Kogawa Article Published

I have just received four copies of the fall 2010 issue of Journal of Canadian Studies / Revue d’études canadiennes, which includes my article “In Search of Someday: Trauma and Repetition in Joy Kogawa’s Fiction.”

This essay brings to the forefront the work by Joy Kogawa that preceded and followed her watershed novel Obasan (1981), which privileges the perspective of a traumatized child to narrate the internment of Japanese Canadians during and after the Second World War. The objective of the essay is to address an overlooked pattern of repetition and revision that can be traced across these multiple texts – a sequel, Itsuka / Emily Kato; a revision for children, Naomi’s Road; and a thematic follow-up, The Rain Ascends – all of which were revisited by Kogawa after their initial publication. Drawing on pivotal work on trauma and memory, the essay considers to what extent Kogawa’s larger story of oppression, dispersal, and forgetting is unconcludable.

Available Early!

Although the paperback edition of The Blythes Are Quoted and the new edition of Rilla of Ingleside aren’t technically scheduled for publication until 26 October, copies are already available through Amazon.ca! I’m also told by my local independent bookstore, Words Worth Books, that copies will be available there by Friday, at which point I’ll stop in to sign them. I expect that copies will trickle into various bookstores across the country between now and next Tuesday, so keep your eyes peeled!

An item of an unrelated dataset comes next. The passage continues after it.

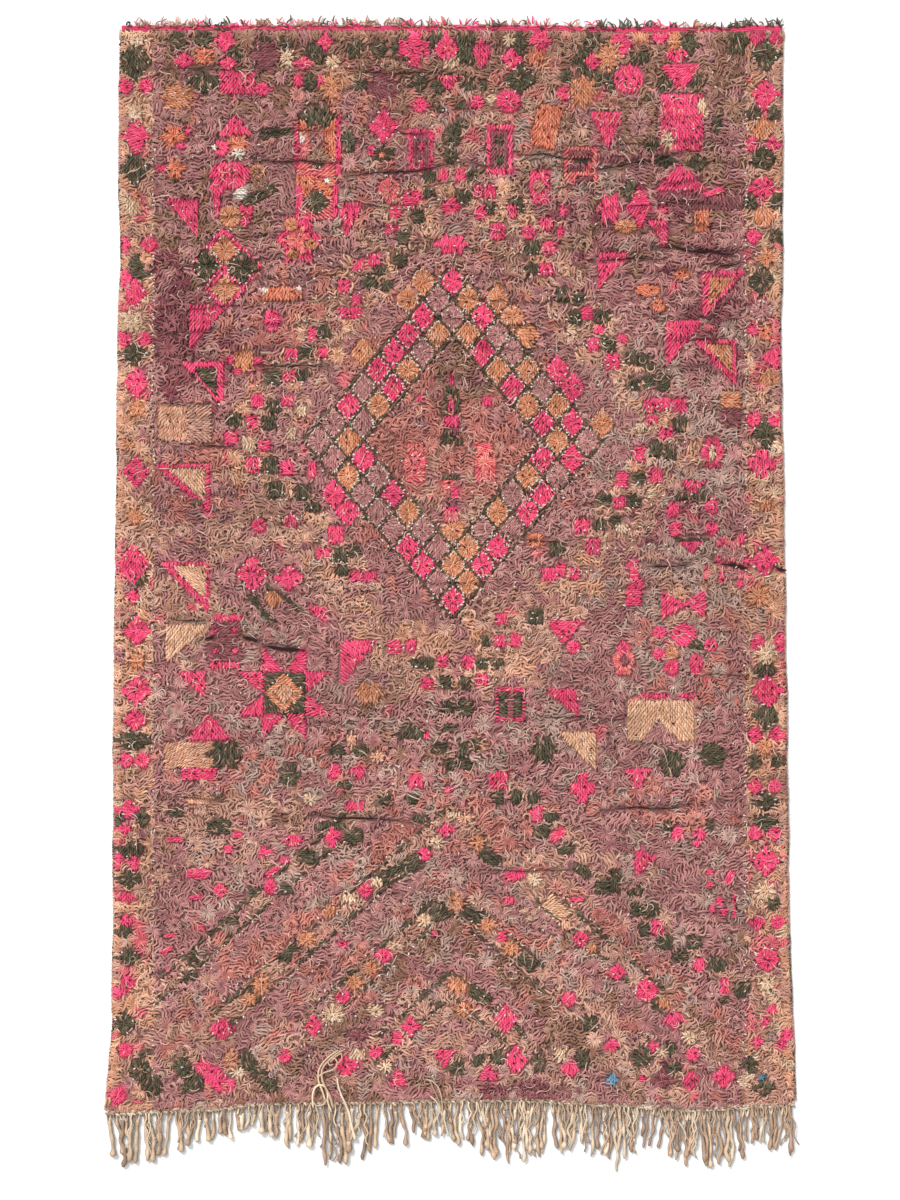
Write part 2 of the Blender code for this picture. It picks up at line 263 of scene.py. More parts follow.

Upcoming Conference Presentation

I’ll be giving a paper at next weekend’s Conference on Editorial Problems at the University of Toronto. This year’s conference is hosted by the Editing Modernism in Canada (EMiC) project. My paper, “Editing L.M. Montgomery across the Scholarly/Trade Divide,” discusses the challenges and dilemmas involved in putting together editions of Montgomery’s work that follow scholarly editorial principles while remaining accessible to her wide range of readers.

Blythes Notes 2

When putting together The Blythes Are Quoted near the end of her life, L.M. Montgomery repeated the strategy she had used when putting together Chronicles of Avonlea three decades earlier: she rewrote existing stories about unrelated characters and locations in order to include mentions of and brief appearances by Anne. In looking for material that could be reworked for Anne and her family, Montgomery selected not only some of her short stories published throughout the 1930s, but also a few that she was not able to publish.

Three of the short stories were published in Family Herald and Weekly Star, a Montreal farm magazine, and the first short story in the book is also the earliest. “Some Fools and a Saint” was published in its original form in Family Herald and Weekly Star in four installments in May and June 1931; this version was also reprinted in the collection of short stories Among the Shadows: Tales from the Darker Side. The original version of “Fool’s Errand” followed in February 1933, and the original version of “An Afternoon with Mr. Jenkins” appeared in August 1933. Note that these stories in their original form had nothing to do with Anne, the Blythes, or the community of Glen St. Mary.

Three more stories were published elsewhere throughout the 1930s. Several more appear in Montgomery’s records of her income as a writer, indicating that they were in fact published in the original form, but we haven’t yet been able to determine where. Three of the short stories, though, don’t appear on Montgomery’s ledger: “The Pot and the Kettle,” “The Reconciliation,” and “Retribution.” Was their inclusion in The Blythes Are Quoted an attempt by Montgomery to salvage work that was deemed too controversial for magazine publication?